Now that you understand NFT. The next question is….
How a NFT will Benefit You?
Now, this is a subjective question. It depends on whether you want to sell or buy NFT. Luckily, NFT works well for artists as well as buyers.
Artists are highly drifted towards NFT because of its huge marketplace. Especially as a digital artist, you couldn’t do much with a really cool sticker design. But NFT can do wonders for you.
- You will get a reasonable price for your art without struggling for it.
- Your name will be etched on it forever. That too on a global platform.
- You will receive a royalty amount whenever the NFT goes through a secondary purchase.
It is a win-win.
All the NFTs are not sold for millions. More than half of them are sold for under $200. Even as a mundane buyer, you can gain a lot from an EFT.
- You can financially support your favorite artists. An NFT marketplace bridge the gap between the art and the buyer.
- Buying an NFT gives you full authority over it. You can flaunt your ownership by posting it online.
- As a millennial, you can have pride in owning a one-of-a-kind digital artwork. Every time someone will access that NFT from anywhere in the world, your name will be there as the current owner. Pretty cool right?
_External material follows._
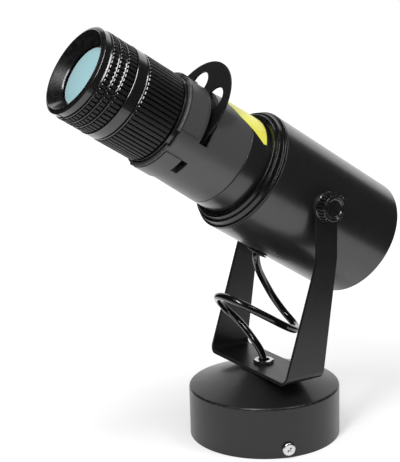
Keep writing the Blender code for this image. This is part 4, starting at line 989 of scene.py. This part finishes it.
def swept(profile, start, end, steps=48):
    """Open strip of (distance, height) points swept round the object between two bearings from the front."""
    bm = bmesh.new()
    points = [bm.verts.new((r * sin(start), -r * cos(start), z)) for r, z in profile]
    edges = [bm.edges.new(pair) for pair in zip(points, points[1:])]
    bmesh.ops.spin(bm, geom=points + edges, axis=(0, 0, 1), cent=(0, 0, 0), angle=end - start, steps=steps)
    return bm


def make_flags():
    """Dark studio behind and beside the camera, in front of the object and overhead; the rest stays white."""
    material, tree, shader = blank("flag_cloth", (0.02, 0.02, 0.02), 1.0)
    shader.inputs["Specular IOR Level"].default_value = 0
    wall = arc(0, 0, 2.2, 0, pi / 2, 15)
    flag("camera_side_flag", swept([(0.31, 0.002)] + wall, radians(-82), radians(194)), material)
    roof = arc(0, 0, 2.25, radians(50), pi / 2, 8)
    flag("far_side_flag", swept(roof, radians(194), radians(278)), material)


def lamp(name, place, aim, size, watts):
    """Soft box at a place, aimed at another; size is its width and height in metres."""
    data = bpy.data.lights.new(name, "AREA")
    data.shape = "RECTANGLE"
    data.size, data.size_y = size
    data.energy = watts
    light = bpy.data.objects.new(name, data)
    bpy.context.scene.collection.objects.link(light)
    way = Vector(aim) - Vector(place)
    light.matrix_world = Matrix.Translation(place) @ way.to_track_quat("-Z", "Y").to_matrix().to_4x4()


def bearing(azimuth, elevation, distance, height=0.15):
    """Place at a bearing from the front towards +X, a rise and a distance in metres, from a height."""
    azimuth, elevation = radians(azimuth), radians(elevation)
    return (distance * sin(azimuth) * cos(elevation), -distance * cos(azimuth) * cos(elevation),
            height + distance * sin(elevation))


def make_lights():
    """White surroundings, a tall strip for the long highlights and a soft box from the other side."""
    world = bpy.data.worlds.new("studio")
    bpy.context.scene.world = world
    world.use_nodes = True
    back = world.node_tree.nodes["Background"]
    back.inputs["Color"].default_value = (1, 1, 1, 1)
    world.node_tree.links.new(seen(world.node_tree, 0.55), back.inputs["Strength"])
    world.cycles.sampling_method = "NONE"
    middle = (0, -0.02, 0.15)
    lamp("tall_box", bearing(33, 54, 1.2), middle, (0.17, 1.05), 8)
    lamp("key_box", bearing(125, 60, 1.3), middle, (0.34, 0.34), 2.4)
    bpy.context.scene.view_settings.view_transform = "Standard"


def make_all():
    """Camera and cord first, then the object from the canopy up, then the studio."""
    make_camera()
    coat, satin = powder_coat(), satin_paint()
    grey, black = grey_nylon(), black_nylon()
    steel, glass, rubber, matt = bright_steel(), coated_glass(), soft_rubber(), rib_nylon()
    make_cord(cord_rubber())
    make_canopy(coat)
    make_canopy_screws(steel)
    make_bolt(steel)
    make_yoke(coat)
    for side, label in ((1, "right"), (-1, "left")):
        make_knob(side, label, black)
    make_housing(satin)
    make_front_cap(gloss_paint())
    make_neck(satin)
    make_grommet(rubber)
    make_rear_cover(matt)
    make_barrel(grey)
    make_gobo_wheel(blackened_steel())
    make_sticker(yellow_film())
    make_zoom_ring(black, matt)
    make_focus_ring(black, matt)
    make_hood(hood_black())
    make_front_glass(glass)
    make_guide_sleeve(black)
    make_lens_cell(black)
    make_spacers(rubber)
    finish_kept_nodes({"zinc": zinc_steel(), "white": white_plastic(), "aluminium": bare_aluminium(),
                       "phosphor": phosphor(), "steel": steel, "glass": glass, "black": black})
    make_floor()
    make_flags()
    make_lights()


make_all()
- You can further sell your NFT to make a profit out of it.
An NFT is an insanely collectible item.
How to Get One for Yourself?
Meta is working on NFTs to bring them to the mainstream but as of now, you can only buy an NFT using cryptocurrency.
Here’s how to do it:
Step 1: Purchase some cryptocurrency like Bitcoin, Dogecoin, or Etherium and link it to your crypto wallet.
Step 2: Choose any popular NFT marketplace like OpenSea, or Rarible and connect your digital wallet.
Step 3: Find an NFT and place a bid.
Step 4: Once all the conditions are met, the NFT marketplace will complete the transaction, and you will get the ownership of that NFT.
Digital art can be downloaded, copied, or shared over the internet. But there is something different about owning an original Monet than having a fake one. On top of that, it is a financial asset that might turn out to be profitable.
Your digital art collection might get a price tag of a million dollars. Who knows?